Télévision : 26 avril 2018 à 23:10-00:40 sur Arte

documentaire : société

Un impala pour 245 euros, un gnou pour 625 euros ou un éland du Cap pour 1 700 euros : dans la réserve de Namibie où séjournent de riches touristes allemands et autrichiens, les proies se choisissent sur catalogue, et le business du safari exhale de forts relents néocolonialistes. Fidèle à son style, le cinéaste Ulrich Seidl souligne l'incongruité scandaleuse du passe-temps des «touristes en milieu naturel». Critique : Plus un sujet est tabou, plus Ulrich Seidl l’aborde avec aplomb.
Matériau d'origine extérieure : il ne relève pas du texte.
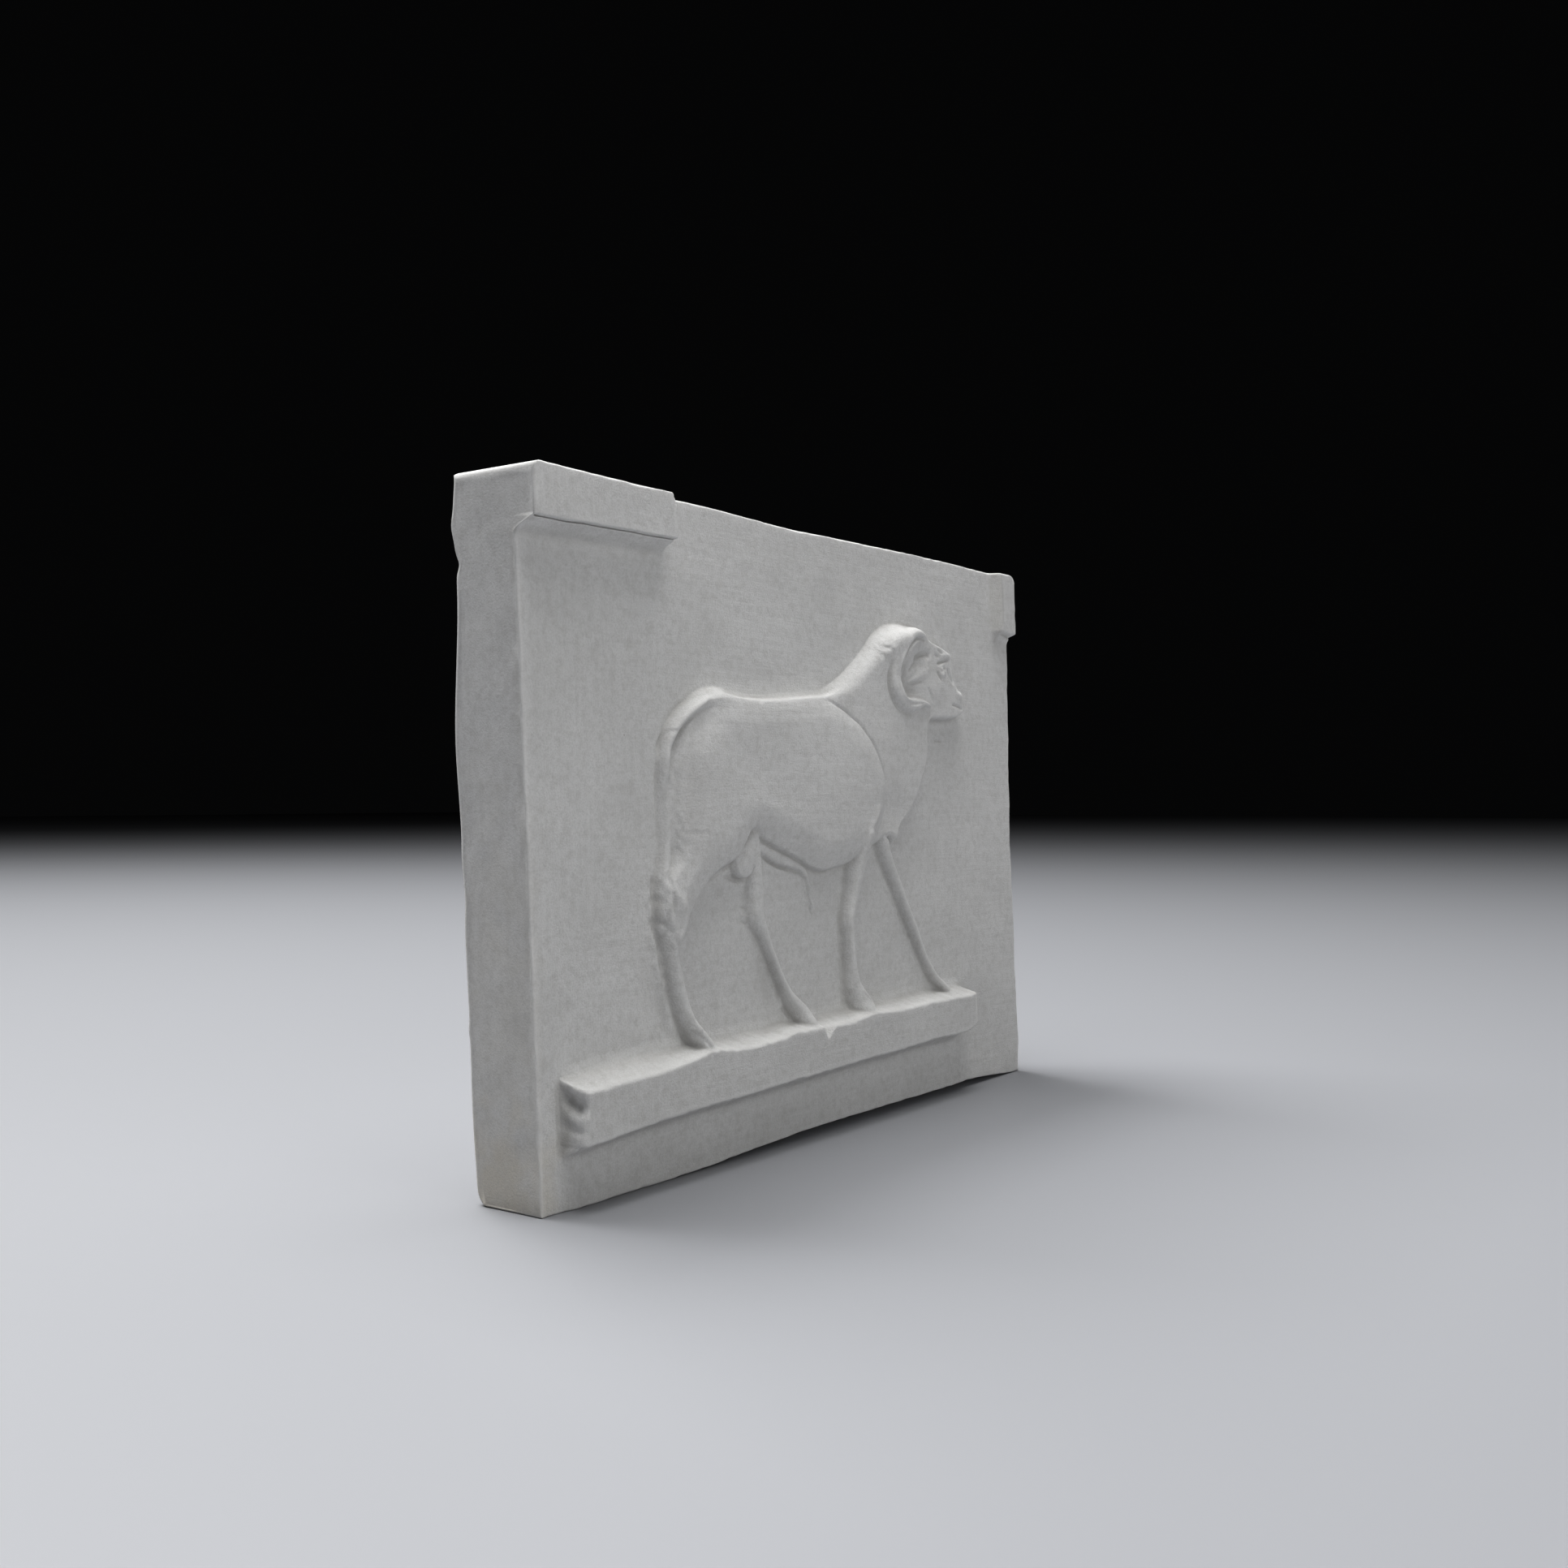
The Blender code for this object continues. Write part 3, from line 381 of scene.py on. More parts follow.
# Plaster: sizes in metres, and linear colours
CLOUD_SIZE = 0.018
MOTTLE_SIZE = 0.0016
BRUSH_WIDTH = 0.0011
BRUSH_STRETCH = 0.07
BRUSH_TURN = (-0.078, -0.06)              # the streaks turn from upright to level here, along x
GRAIN_SIZE = 0.00036
PIT_SPACING = 0.0042
PIT_RADIUS = 0.11                         # share of the spacing
STREAK_DEPTH, GRAIN_DEPTH, PIT_DEPTH = 0.00014, 0.00018, 0.00012
SIDE_LIMITS = (-0.0898, -0.0885)          # the left side, which is smoother, ends here
SIDE_BUMP = 0.35
CAST_DARK = (0.63, 0.626, 0.616, 1)
CAST_LIGHT = (0.71, 0.706, 0.697, 1)
STREAK_TONE = (0.50, 0.495, 0.48, 1)
MOTTLE_TONE = (0.47, 0.46, 0.44, 1)
GRAIN_TONE = (0.40, 0.395, 0.38, 1)
# painted shade and dirt: the tone that hollows, creases and the places under the blocks turn to
SHADE_AND_DIRT_TONE = (0.36, 0.35, 0.33, 1)
RUBBED_TONE = (0.78, 0.775, 0.76, 1)
PIT_TONE = (0.25, 0.24, 0.225, 1)

# Warm stains on the left foot and side, as (centre, reach, strength, colour)
STAINS = [((-0.0905, 0.003, 0.003), (0.010, 0.014, 0.016), 0.55, (0.62, 0.56, 0.45, 1)),
          ((-0.092, 0.0, 0.03), (0.004, 0.02, 0.05), 0.25, (0.60, 0.57, 0.50, 1))]

# Camera and floor, in metres, millimetres of lens and degrees
CAMERA_PLACE = (-0.28554, -0.19756, 0.07227)
CAMERA_AZIMUTH = -54.68
CAMERA_ELEVATION = -0.54
CAMERA_LENS = 35.82
FLOOR_SIZE = 12.0
FLOOR_TONE = (0.2, 0.204, 0.217, 1)
WORLD_TONE = (0.80, 0.82, 0.86, 1)

# Lamps as (name, azimuth, elevation, distance, size, power)
LAMPS = [("back top", 180, 60, 1.6, 0.9, 41), ("high back", 180, 80, 1.6, 0.9, 25),
         ("front low", 8, 8, 1.6, 0.9, 3.3), ("near left", -10, 24, 0.7, 0.4, 0.75),
         ("near overhead", -60, 78, 0.55, 0.35, 2.3)]


def smooth_line(points, closed, steps=6):
    """Points of a smooth curve through the given ones."""
    knots = np.array(points, float)
    if closed:
        knots = np.vstack([knots[-1], knots, knots[:2]])
    else:
        knots = np.vstack([2 * knots[0] - knots[1], knots, 2 * knots[-1] - knots[-2]])
    t = (np.arange(steps) / steps)[:, None]
    spans = []
    for a, b, c, d in zip(knots, knots[1:], knots[2:], knots[3:]):
        curve = b + 0.5 * t * (c - a + t * (2 * a - 5 * b + 4 * c - d + t * (3 * b - a - 3 * c + d)))
        spans.append(curve)
    if not closed:
        spans.append(knots[-2:-1])
    return np.vstack(spans)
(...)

Après le tourisme sexuel pratiqué par les femmes (Paradis : Amour), l’univers peu rassurant des caves autrichiennes (Sous-sols), le voici dans la savane, sur les traces de chasseurs. La formule célèbre de Cocteau — « Le cinéma, c’est filmer la mort au travail » — aura rarement été si appropriée. En montrant des familles en goguette fusil au poing et des rapports de dominants à dominés datant de l’époque coloniale, Safari fait froid dans le dos. Tandis que les Blancs passent du bon temps, pisteurs et équarrisseurs noirs vivent dans des cabanes de tôle. Croisant document anthropologique et satire ahurissante, le film bouscule, provoque le rire et le malaise. Le réalisateur a filmé des couples, jeunes ou moins jeunes, sur le terrain et dans leur salon, entourés de leurs trophées empaillés. Tous ces chasseurs décontractés évoquent leur safari, comme des vacances ou une « aventure romantique » (sic). Tout semble pourtant hyper balisé, contrôlé et faux — on a l’impression d’être dans un parc d’attractions. Sauf qu’à un moment Seidl ne recule pas devant la violence qui resurgit, à travers l’agonie terrible d’une girafe, animal sacré de l’enfance.